Output the lines below exactly, please, from the first line until the line with "bm.faces.new(rings[-1])", counting both.

===============

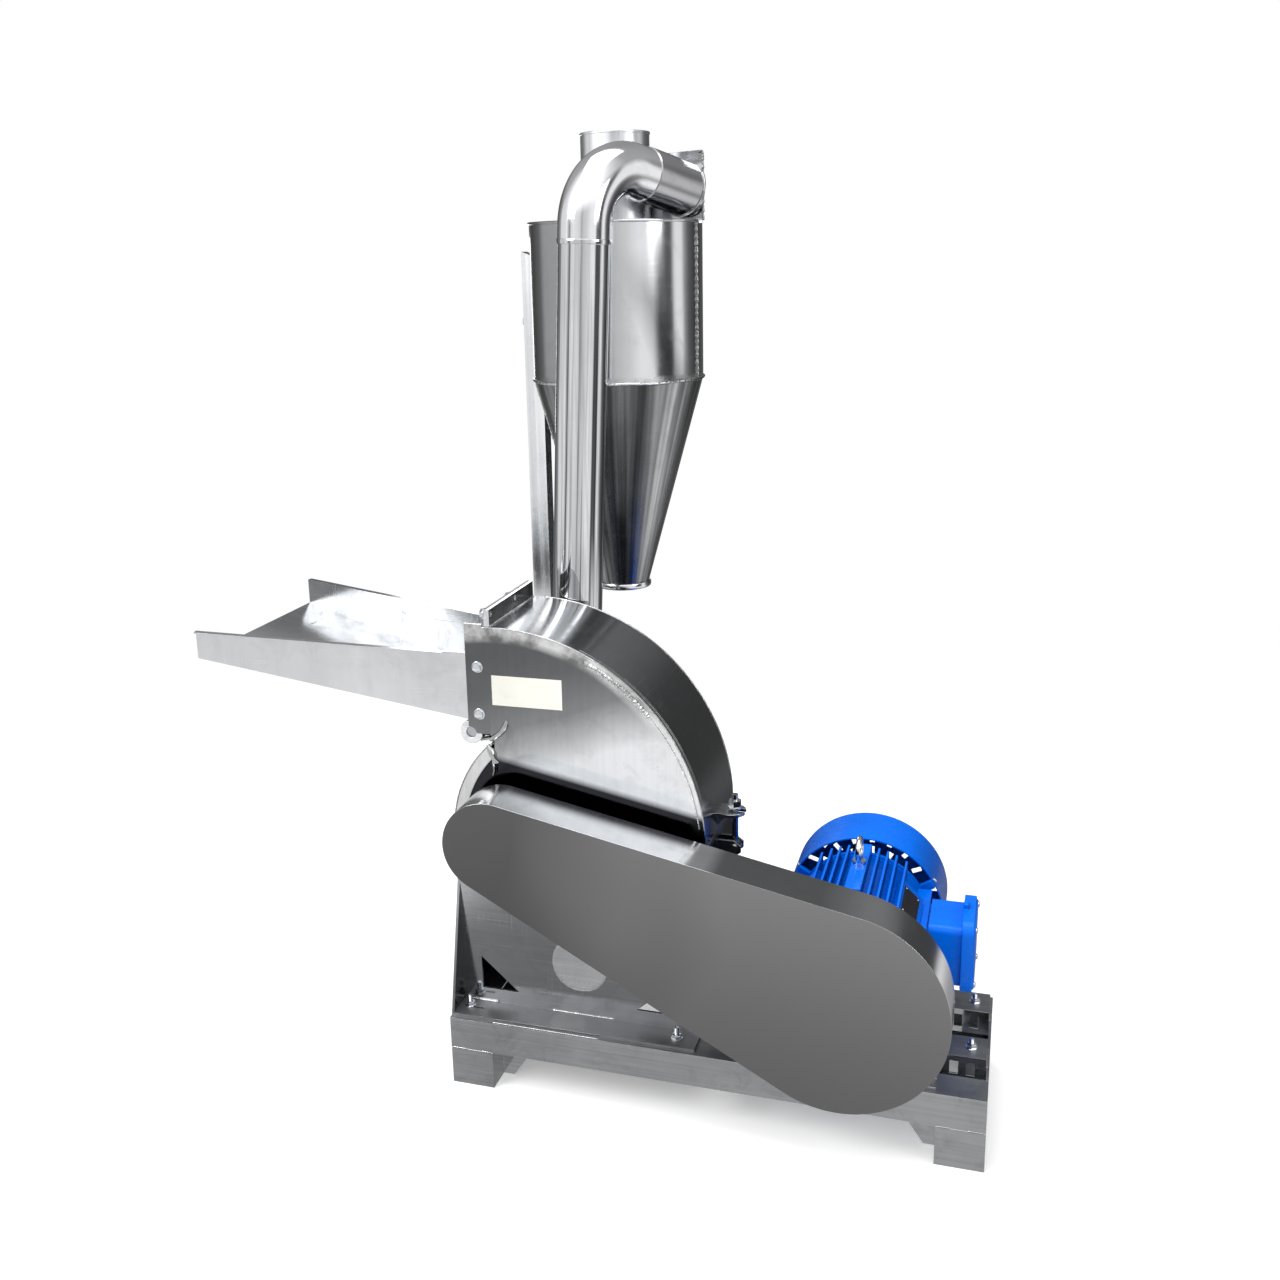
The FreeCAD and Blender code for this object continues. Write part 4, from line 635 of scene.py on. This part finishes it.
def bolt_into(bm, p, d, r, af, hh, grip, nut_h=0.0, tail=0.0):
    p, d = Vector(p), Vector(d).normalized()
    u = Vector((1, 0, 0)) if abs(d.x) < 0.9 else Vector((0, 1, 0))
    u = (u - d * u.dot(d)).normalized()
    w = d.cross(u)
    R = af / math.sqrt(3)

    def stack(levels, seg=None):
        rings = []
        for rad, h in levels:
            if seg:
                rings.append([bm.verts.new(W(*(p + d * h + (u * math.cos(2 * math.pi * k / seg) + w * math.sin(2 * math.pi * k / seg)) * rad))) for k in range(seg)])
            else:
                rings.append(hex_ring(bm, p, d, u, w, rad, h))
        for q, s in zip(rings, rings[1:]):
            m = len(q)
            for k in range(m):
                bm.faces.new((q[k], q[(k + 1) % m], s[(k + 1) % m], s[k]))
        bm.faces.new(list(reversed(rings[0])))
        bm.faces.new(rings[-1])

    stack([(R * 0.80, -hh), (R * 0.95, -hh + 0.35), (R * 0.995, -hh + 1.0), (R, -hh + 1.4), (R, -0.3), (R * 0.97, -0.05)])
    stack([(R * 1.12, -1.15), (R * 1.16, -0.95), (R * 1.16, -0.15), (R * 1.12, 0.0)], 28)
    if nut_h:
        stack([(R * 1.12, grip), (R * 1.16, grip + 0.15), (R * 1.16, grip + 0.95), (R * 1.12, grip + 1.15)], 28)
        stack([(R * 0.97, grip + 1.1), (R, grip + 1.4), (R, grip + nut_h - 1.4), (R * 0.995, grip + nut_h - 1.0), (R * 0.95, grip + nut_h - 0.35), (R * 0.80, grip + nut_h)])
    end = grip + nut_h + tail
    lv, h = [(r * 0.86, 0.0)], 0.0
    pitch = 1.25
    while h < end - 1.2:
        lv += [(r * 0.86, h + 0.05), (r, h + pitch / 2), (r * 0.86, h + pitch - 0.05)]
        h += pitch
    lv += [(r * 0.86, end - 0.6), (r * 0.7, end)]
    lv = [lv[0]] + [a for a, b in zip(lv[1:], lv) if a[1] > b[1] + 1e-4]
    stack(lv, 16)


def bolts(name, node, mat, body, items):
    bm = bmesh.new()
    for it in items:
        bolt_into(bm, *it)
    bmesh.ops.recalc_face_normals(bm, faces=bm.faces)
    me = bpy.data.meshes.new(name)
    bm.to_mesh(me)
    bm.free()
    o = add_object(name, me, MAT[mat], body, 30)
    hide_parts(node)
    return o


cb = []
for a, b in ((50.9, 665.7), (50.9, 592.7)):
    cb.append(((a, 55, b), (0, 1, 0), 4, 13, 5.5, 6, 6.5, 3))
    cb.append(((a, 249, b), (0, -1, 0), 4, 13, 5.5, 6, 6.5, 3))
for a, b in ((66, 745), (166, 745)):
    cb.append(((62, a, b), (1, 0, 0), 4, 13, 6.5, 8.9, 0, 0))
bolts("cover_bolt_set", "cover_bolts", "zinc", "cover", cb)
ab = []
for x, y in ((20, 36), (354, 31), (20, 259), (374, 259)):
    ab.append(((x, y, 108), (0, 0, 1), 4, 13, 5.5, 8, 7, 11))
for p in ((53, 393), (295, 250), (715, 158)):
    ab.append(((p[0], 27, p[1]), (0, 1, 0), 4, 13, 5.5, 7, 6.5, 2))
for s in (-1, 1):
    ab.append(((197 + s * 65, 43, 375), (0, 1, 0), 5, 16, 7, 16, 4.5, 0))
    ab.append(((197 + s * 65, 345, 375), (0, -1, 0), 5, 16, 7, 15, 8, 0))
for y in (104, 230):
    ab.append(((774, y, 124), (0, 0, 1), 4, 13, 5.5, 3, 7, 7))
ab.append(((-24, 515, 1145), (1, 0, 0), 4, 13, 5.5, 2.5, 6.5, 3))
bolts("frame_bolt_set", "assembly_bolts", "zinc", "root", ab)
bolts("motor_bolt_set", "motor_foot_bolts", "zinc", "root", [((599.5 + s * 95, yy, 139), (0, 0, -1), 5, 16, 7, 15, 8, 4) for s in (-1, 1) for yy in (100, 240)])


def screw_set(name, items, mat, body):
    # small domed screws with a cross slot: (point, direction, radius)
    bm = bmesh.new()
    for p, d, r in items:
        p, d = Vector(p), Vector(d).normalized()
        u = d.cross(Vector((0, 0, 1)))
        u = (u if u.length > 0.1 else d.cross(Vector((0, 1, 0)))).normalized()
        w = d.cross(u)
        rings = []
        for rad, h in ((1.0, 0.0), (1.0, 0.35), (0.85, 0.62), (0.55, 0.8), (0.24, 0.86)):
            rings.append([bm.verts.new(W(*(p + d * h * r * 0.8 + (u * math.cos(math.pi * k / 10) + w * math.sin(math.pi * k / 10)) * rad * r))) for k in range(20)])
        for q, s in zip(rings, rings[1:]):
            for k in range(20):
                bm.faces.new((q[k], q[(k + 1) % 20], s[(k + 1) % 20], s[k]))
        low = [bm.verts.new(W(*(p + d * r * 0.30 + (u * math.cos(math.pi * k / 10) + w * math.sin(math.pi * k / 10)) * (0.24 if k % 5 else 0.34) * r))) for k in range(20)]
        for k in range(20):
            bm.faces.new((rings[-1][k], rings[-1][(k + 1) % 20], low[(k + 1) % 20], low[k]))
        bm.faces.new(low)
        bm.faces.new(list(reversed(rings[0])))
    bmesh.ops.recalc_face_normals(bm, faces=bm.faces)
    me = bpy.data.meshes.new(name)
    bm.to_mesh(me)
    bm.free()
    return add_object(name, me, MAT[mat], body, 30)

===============

▶ **Exercise answer**
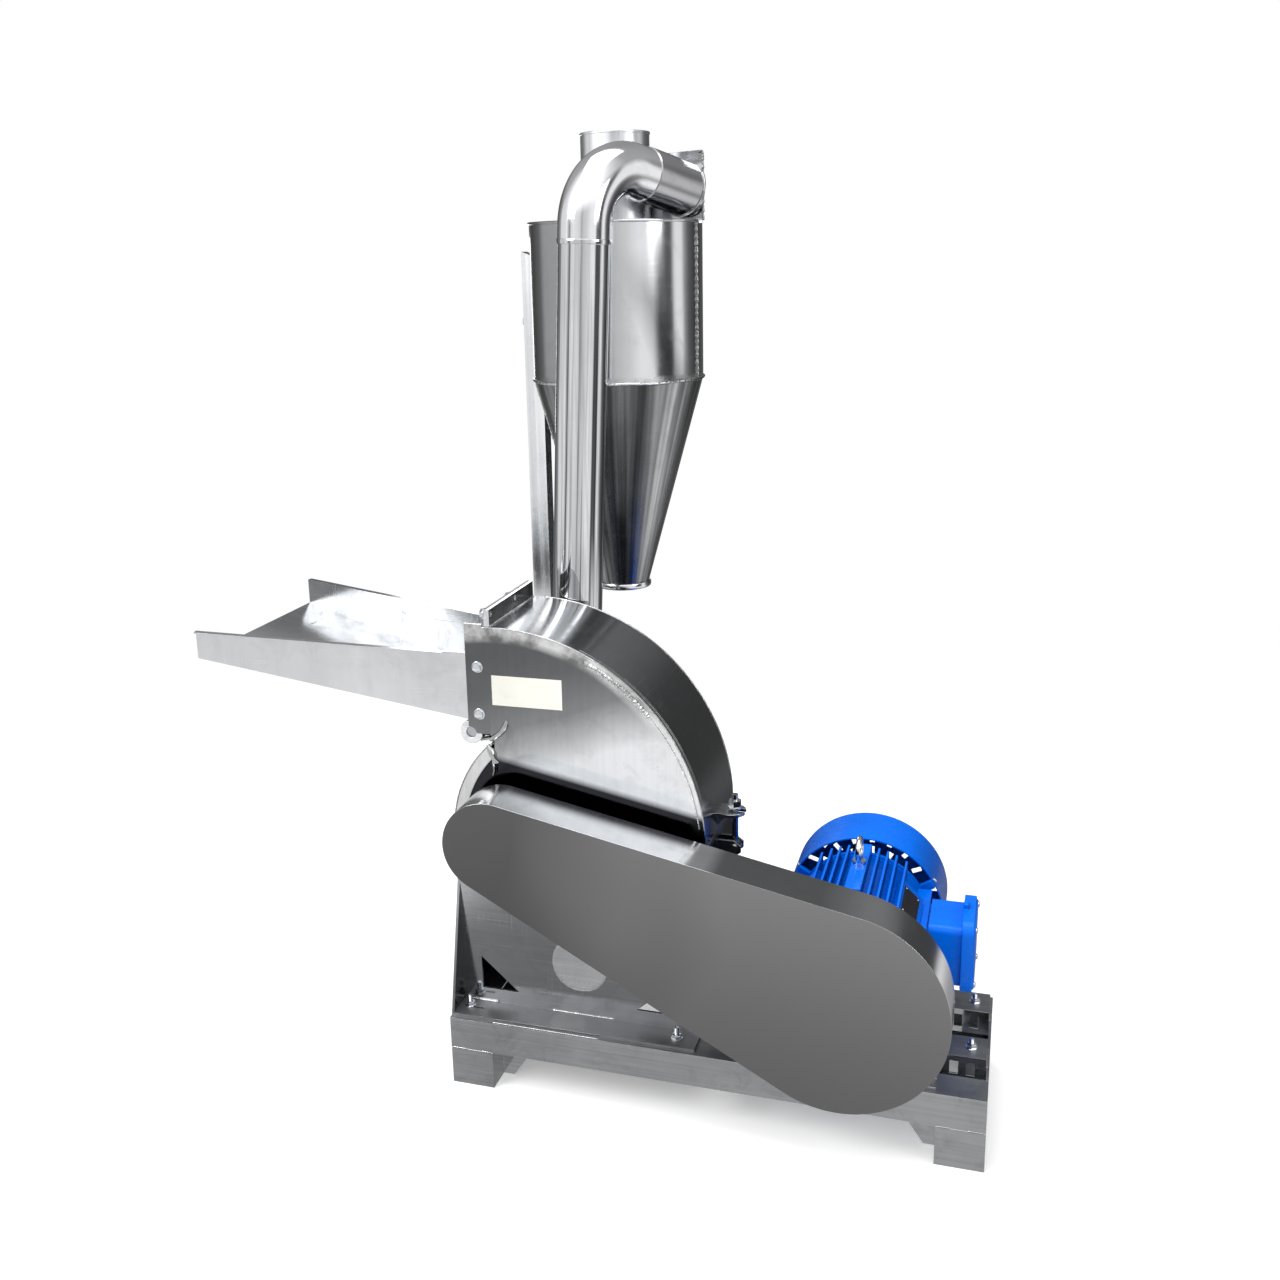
The FreeCAD and Blender code for this object continues. Write part 4, from line 635 of scene.py on. This part finishes it.
def bolt_into(bm, p, d, r, af, hh, grip, nut_h=0.0, tail=0.0):
    p, d = Vector(p), Vector(d).normalized()
    u = Vector((1, 0, 0)) if abs(d.x) < 0.9 else Vector((0, 1, 0))
    u = (u - d * u.dot(d)).normalized()
    w = d.cross(u)
    R = af / math.sqrt(3)

    def stack(levels, seg=None):
        rings = []
        for rad, h in levels:
            if seg:
                rings.append([bm.verts.new(W(*(p + d * h + (u * math.cos(2 * math.pi * k / seg) + w * math.sin(2 * math.pi * k / seg)) * rad))) for k in range(seg)])
            else:
                rings.append(hex_ring(bm, p, d, u, w, rad, h))
        for q, s in zip(rings, rings[1:]):
            m = len(q)
            for k in range(m):
                bm.faces.new((q[k], q[(k + 1) % m], s[(k + 1) % m], s[k]))
        bm.faces.new(list(reversed(rings[0])))
        bm.faces.new(rings[-1])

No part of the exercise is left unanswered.